Copy out every line exactly as given.

***** Dataset extract

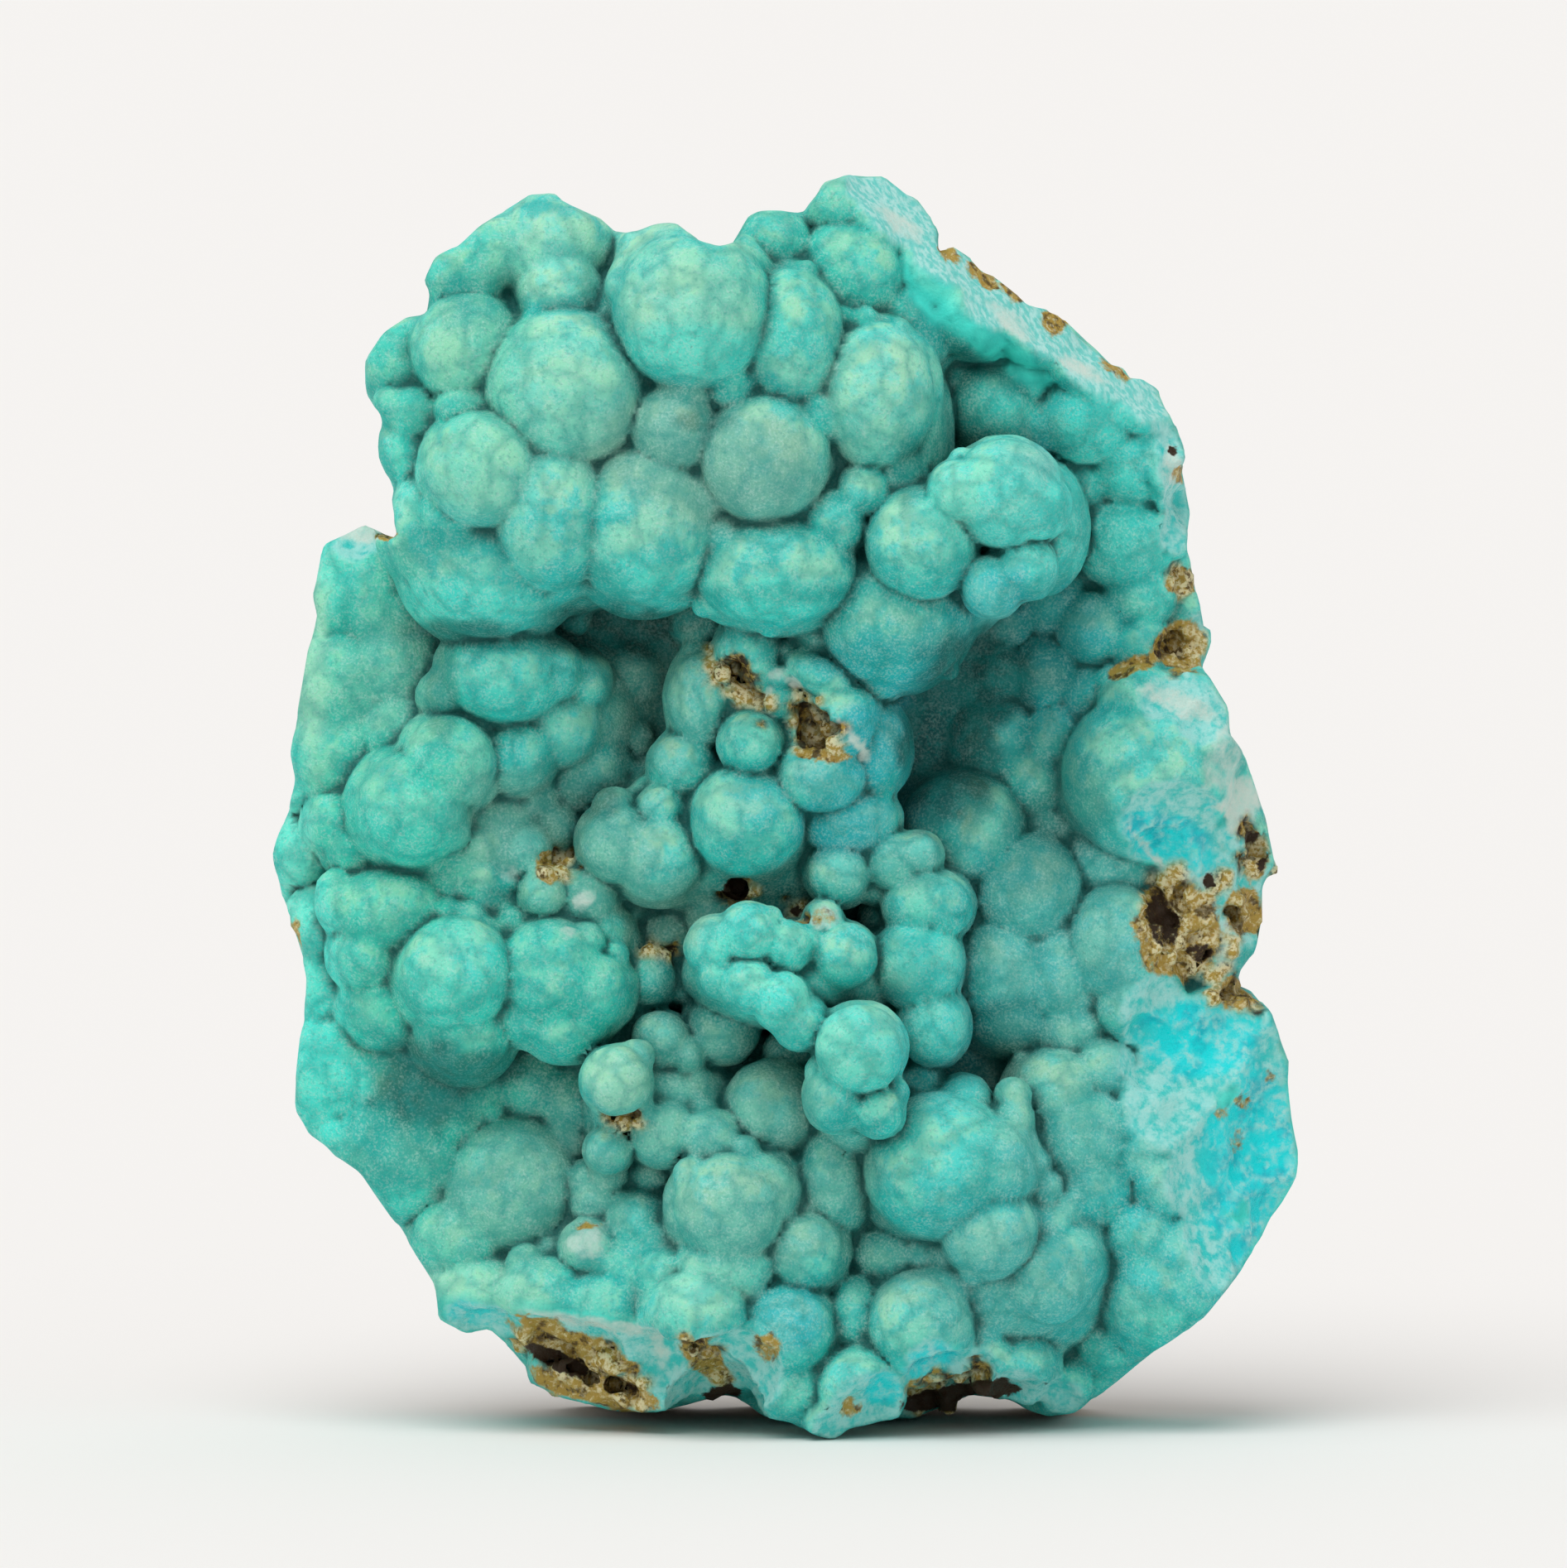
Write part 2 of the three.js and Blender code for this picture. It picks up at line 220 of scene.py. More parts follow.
@dataclass
class Stone:
    """The stone as signed distances on a grid of points: negative inside, positive outside."""

    low: Row = (-55.0, -32.0, -2.0)
    high: Row = (55.0, 23.0, 125.0)
    step: float = 0.5
    axes: list[Array] = field(init=False)
    values: Array = field(init=False)
    owner: Array = field(init=False)

    def __post_init__(self) -> None:
        """Lays out the grid with nothing in it."""
        self.axes = [np.arange(low, high, self.step) for low, high in zip(self.low, self.high)]
        shape = tuple(len(axis) for axis in self.axes)
        self.values = np.full(shape, FAR_OUT, np.float32)
        self.owner = np.zeros(shape, np.int16)

    def window(self, middle: Array, reach: Array) -> tuple[tuple[slice, ...], list[Array]]:
        """The part of the grid within a reach of a place.

        Args:
            middle: the window's middle.
            reach: half its size along each axis.

        Returns:
            The slices of that part, and its coordinates as arrays that broadcast to its shape.
        """
        spans = []
        for axis, centre, half in zip(self.axes, middle, reach):
            first, last = np.searchsorted(axis, (centre - half, centre + half))
            spans.append(slice(int(first), int(last)))
        parts = [axis[span] for axis, span in zip(self.axes, spans)]
        return tuple(spans), np.meshgrid(*parts, indexing="ij", sparse=True)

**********

(Output for this task):
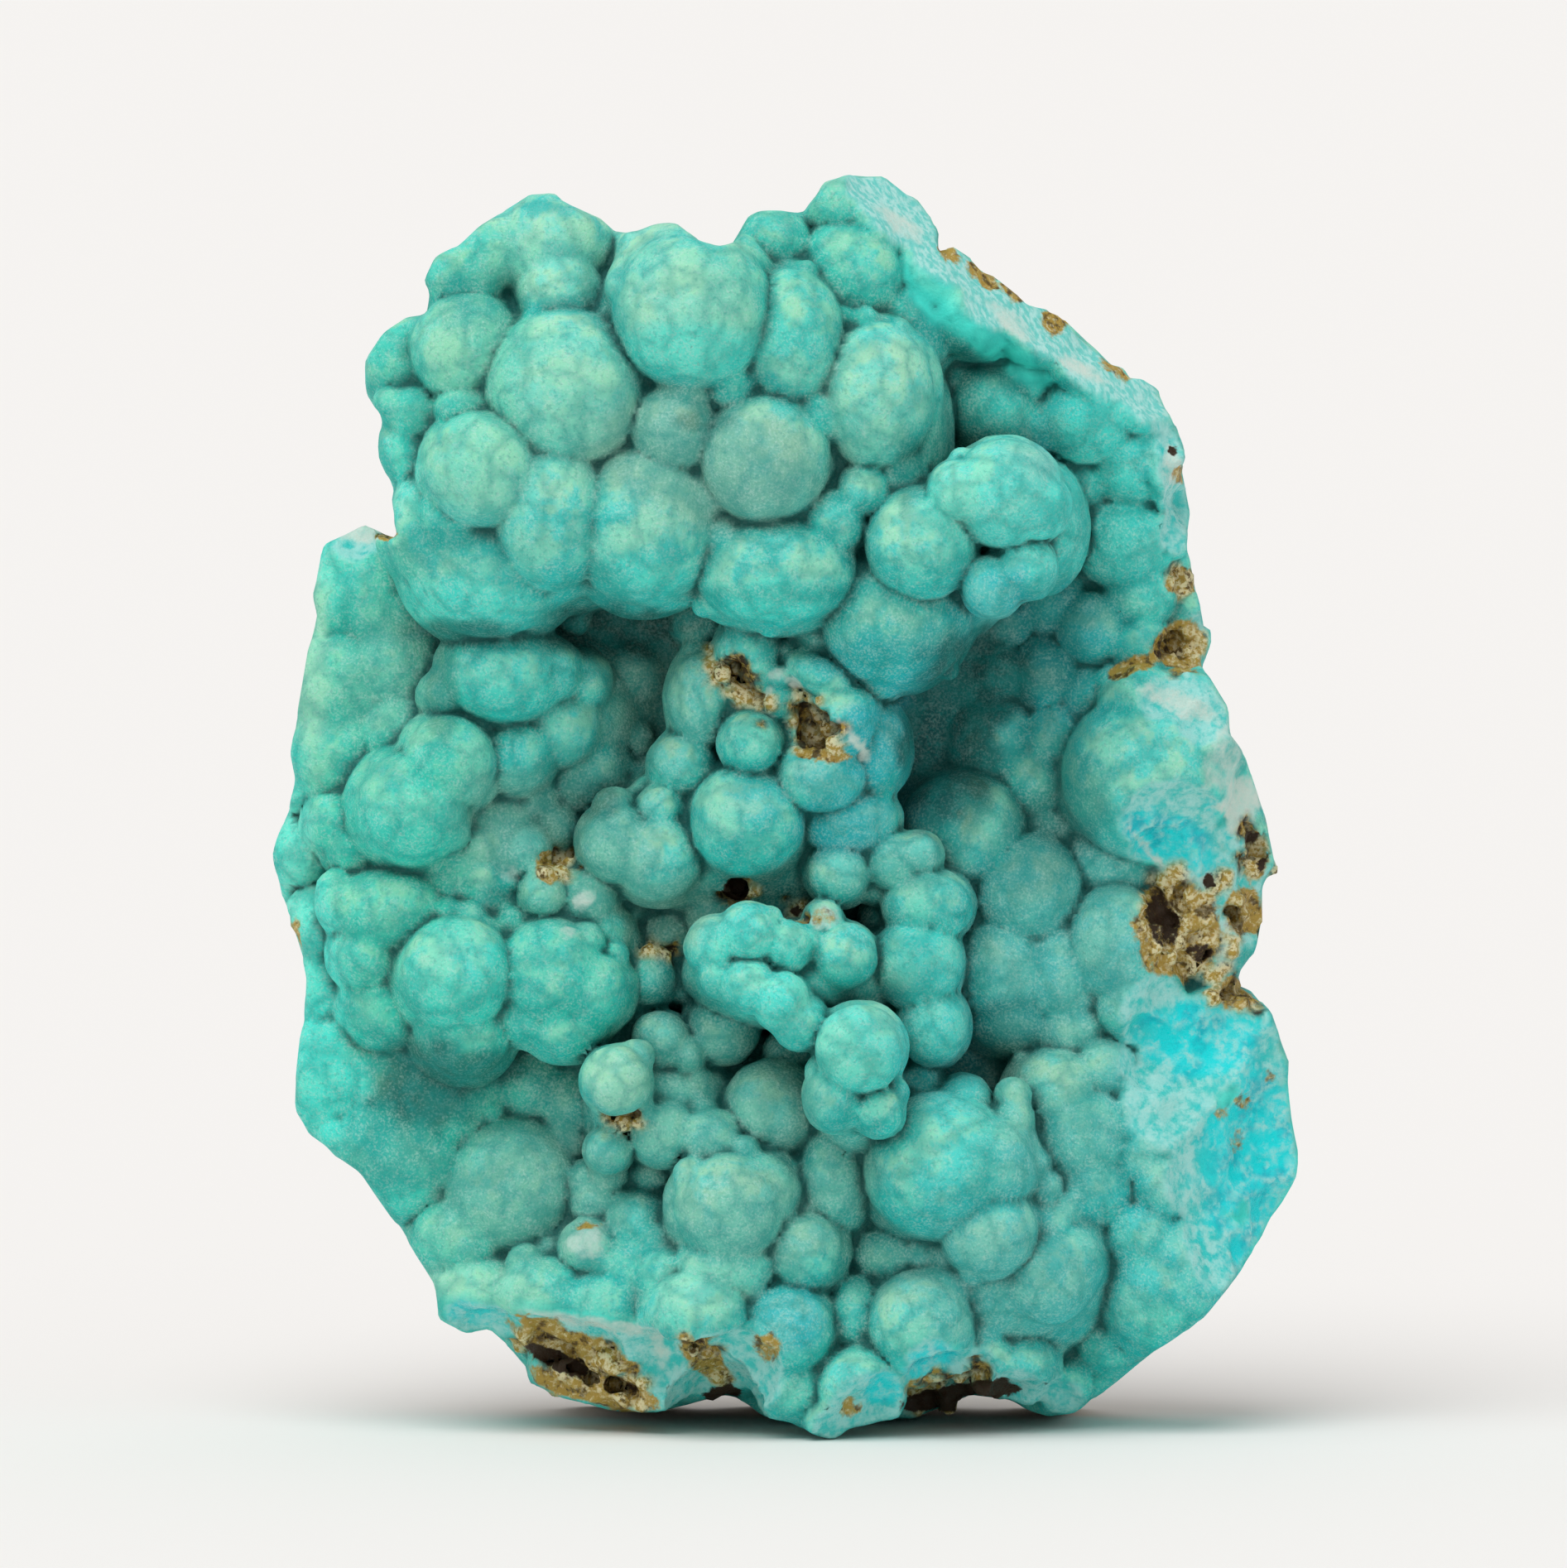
Write part 2 of the three.js and Blender code for this picture. It picks up at line 220 of scene.py. More parts follow.
@dataclass
class Stone:
    """The stone as signed distances on a grid of points: negative inside, positive outside."""

    low: Row = (-55.0, -32.0, -2.0)
    high: Row = (55.0, 23.0, 125.0)
    step: float = 0.5
    axes: list[Array] = field(init=False)
    values: Array = field(init=False)
    owner: Array = field(init=False)

    def __post_init__(self) -> None:
        """Lays out the grid with nothing in it."""
        self.axes = [np.arange(low, high, self.step) for low, high in zip(self.low, self.high)]
        shape = tuple(len(axis) for axis in self.axes)
        self.values = np.full(shape, FAR_OUT, np.float32)
        self.owner = np.zeros(shape, np.int16)

    def window(self, middle: Array, reach: Array) -> tuple[tuple[slice, ...], list[Array]]:
        """The part of the grid within a reach of a place.

        Args:
            middle: the window's middle.
            reach: half its size along each axis.

        Returns:
            The slices of that part, and its coordinates as arrays that broadcast to its shape.
        """
        spans = []
        for axis, centre, half in zip(self.axes, middle, reach):
            first, last = np.searchsorted(axis, (centre - half, centre + half))
            spans.append(slice(int(first), int(last)))
        parts = [axis[span] for axis, span in zip(self.axes, spans)]
        return tuple(spans), np.meshgrid(*parts, indexing="ij", sparse=True)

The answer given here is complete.